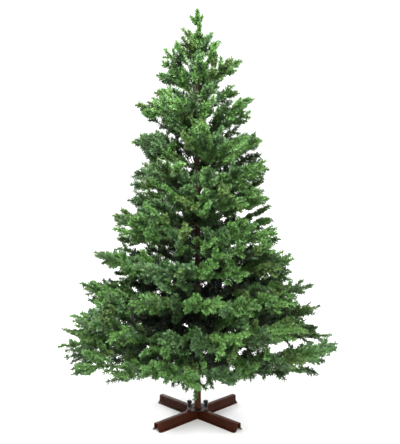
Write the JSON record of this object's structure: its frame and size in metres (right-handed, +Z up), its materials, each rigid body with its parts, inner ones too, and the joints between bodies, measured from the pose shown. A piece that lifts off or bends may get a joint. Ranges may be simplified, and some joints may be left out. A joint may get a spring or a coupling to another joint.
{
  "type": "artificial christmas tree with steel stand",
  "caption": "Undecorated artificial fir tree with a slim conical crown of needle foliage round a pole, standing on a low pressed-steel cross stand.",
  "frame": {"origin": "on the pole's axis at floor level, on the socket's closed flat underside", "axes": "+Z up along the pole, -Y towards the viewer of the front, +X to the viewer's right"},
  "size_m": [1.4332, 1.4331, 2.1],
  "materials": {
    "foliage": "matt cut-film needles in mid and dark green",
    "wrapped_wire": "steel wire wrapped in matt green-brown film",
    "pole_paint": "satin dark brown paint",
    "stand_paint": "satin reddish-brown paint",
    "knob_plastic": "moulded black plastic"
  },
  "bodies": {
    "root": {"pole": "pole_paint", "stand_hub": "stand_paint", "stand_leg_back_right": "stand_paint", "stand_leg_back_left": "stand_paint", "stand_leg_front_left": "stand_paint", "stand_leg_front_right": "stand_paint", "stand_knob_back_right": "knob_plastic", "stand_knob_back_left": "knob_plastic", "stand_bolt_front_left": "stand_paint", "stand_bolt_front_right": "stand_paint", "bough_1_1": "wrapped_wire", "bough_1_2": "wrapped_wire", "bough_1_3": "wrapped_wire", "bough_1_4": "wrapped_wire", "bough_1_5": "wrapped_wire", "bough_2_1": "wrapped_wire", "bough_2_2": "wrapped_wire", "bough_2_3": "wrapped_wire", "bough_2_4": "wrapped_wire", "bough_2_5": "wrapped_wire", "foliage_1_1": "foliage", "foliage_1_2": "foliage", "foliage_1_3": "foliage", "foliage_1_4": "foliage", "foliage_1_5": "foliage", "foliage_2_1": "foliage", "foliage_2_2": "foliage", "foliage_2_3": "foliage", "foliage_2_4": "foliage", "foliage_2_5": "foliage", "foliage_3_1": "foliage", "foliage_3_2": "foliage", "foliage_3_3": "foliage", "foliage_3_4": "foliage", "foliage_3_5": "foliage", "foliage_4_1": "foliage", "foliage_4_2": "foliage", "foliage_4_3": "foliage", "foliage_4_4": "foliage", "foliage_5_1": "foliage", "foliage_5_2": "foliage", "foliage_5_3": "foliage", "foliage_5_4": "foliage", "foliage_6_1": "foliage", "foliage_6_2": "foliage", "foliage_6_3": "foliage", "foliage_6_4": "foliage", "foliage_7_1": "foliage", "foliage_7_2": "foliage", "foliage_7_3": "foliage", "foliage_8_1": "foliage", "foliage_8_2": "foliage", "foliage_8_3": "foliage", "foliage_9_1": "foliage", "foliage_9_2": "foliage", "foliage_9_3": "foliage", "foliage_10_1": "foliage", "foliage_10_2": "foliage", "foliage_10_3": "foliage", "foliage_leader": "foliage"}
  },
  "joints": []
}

────────────────────────────────────────

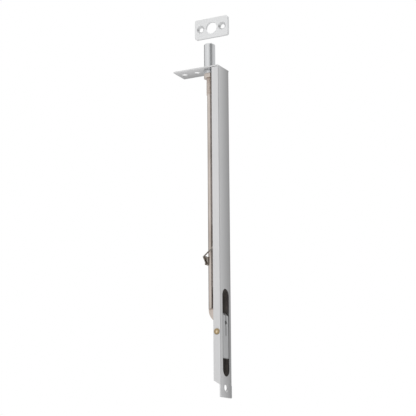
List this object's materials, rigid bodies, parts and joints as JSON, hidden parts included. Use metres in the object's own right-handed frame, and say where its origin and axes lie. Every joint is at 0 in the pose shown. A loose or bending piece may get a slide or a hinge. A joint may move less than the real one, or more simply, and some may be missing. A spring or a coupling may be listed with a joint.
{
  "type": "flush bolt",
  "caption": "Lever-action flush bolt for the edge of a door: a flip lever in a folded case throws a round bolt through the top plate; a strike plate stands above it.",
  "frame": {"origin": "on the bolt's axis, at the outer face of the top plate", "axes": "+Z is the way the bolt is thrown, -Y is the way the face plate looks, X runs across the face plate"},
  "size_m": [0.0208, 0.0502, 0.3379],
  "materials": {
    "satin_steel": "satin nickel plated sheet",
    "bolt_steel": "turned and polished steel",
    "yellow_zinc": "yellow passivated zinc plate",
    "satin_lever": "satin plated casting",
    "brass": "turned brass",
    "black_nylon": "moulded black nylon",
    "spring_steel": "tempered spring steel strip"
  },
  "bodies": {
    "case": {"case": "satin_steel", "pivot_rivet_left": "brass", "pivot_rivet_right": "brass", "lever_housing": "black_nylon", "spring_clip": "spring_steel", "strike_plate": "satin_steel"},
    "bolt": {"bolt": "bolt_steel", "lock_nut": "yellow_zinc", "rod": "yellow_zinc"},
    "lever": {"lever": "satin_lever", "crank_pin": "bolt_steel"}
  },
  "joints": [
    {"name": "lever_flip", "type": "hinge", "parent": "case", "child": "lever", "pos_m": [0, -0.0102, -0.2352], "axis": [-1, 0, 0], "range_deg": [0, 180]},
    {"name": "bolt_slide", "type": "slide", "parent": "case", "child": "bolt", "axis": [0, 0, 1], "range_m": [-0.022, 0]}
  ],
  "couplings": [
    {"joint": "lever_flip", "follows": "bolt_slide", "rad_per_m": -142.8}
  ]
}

────────────────────────────────────────

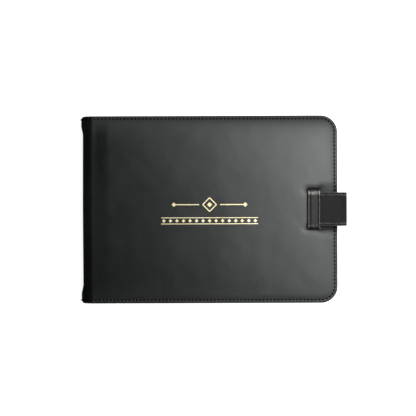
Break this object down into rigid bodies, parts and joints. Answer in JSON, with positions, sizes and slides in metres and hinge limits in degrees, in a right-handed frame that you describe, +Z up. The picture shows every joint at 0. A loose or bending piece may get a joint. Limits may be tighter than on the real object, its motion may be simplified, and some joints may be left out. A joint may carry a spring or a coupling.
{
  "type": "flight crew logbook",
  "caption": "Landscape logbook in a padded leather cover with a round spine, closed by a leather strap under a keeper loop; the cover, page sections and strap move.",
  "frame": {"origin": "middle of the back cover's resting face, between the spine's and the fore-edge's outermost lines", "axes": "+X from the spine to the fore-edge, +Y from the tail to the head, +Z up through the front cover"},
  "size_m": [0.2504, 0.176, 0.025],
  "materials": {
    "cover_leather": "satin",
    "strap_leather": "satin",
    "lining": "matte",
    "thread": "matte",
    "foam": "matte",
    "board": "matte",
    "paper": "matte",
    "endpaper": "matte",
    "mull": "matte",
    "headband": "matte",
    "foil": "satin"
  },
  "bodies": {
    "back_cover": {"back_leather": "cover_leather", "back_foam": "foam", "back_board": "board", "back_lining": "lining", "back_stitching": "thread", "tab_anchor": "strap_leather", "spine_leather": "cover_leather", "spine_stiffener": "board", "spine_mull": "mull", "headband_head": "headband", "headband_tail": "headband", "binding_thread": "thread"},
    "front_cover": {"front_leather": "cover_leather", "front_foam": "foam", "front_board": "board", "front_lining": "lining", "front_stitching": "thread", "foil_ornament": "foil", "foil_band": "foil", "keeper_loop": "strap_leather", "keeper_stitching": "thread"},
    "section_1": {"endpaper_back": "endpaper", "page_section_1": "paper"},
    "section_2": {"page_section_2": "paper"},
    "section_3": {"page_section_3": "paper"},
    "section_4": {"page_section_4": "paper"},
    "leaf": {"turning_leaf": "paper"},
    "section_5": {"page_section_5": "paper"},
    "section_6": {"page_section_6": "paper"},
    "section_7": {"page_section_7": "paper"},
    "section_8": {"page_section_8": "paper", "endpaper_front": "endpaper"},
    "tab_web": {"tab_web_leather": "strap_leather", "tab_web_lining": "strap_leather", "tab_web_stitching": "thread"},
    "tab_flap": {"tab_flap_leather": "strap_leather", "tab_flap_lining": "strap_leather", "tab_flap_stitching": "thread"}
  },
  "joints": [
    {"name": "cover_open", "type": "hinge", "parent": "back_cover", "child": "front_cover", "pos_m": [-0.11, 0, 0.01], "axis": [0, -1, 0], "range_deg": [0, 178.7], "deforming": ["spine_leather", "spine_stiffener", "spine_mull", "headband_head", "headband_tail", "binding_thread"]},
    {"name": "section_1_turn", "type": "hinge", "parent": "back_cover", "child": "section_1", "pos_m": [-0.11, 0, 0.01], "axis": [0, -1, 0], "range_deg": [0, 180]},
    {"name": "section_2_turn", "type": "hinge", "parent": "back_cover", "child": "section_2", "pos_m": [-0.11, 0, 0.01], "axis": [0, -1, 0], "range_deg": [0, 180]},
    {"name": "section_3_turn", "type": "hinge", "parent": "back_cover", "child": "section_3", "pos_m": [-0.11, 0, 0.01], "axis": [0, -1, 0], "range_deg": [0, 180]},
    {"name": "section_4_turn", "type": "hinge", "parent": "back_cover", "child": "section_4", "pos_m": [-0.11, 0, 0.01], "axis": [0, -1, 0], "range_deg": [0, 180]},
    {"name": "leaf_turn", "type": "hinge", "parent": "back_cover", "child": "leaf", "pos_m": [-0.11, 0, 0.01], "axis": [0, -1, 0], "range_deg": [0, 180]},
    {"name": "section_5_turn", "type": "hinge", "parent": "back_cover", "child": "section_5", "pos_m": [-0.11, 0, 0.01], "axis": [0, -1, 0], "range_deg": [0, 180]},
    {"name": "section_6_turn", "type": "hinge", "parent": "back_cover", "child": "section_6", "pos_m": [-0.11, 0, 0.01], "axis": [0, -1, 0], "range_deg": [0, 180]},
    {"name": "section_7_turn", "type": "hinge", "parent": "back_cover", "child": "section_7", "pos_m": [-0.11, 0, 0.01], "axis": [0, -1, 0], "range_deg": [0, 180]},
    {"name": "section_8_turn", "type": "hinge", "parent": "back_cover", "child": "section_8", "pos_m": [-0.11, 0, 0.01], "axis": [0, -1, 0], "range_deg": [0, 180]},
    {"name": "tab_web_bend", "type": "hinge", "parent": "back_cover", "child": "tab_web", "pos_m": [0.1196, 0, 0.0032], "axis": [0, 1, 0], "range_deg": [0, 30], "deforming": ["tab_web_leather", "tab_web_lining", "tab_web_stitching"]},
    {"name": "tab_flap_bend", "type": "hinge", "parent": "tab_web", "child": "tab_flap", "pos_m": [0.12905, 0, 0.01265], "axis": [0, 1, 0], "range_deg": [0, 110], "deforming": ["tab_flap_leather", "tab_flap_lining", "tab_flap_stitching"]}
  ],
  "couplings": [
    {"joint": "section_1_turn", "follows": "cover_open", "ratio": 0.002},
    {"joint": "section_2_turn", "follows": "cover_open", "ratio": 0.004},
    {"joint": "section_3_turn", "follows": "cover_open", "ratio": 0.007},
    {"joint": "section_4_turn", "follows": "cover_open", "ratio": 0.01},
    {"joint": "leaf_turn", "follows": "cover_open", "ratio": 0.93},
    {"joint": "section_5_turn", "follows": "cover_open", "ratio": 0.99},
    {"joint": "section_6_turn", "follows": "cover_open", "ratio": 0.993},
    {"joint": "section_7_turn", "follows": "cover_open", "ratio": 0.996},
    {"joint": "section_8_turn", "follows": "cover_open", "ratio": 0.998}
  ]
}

────────────────────────────────────────

→ Work to complete: Say how many lines in this material hold "from", and say nothing else.

→ Problem solution: 2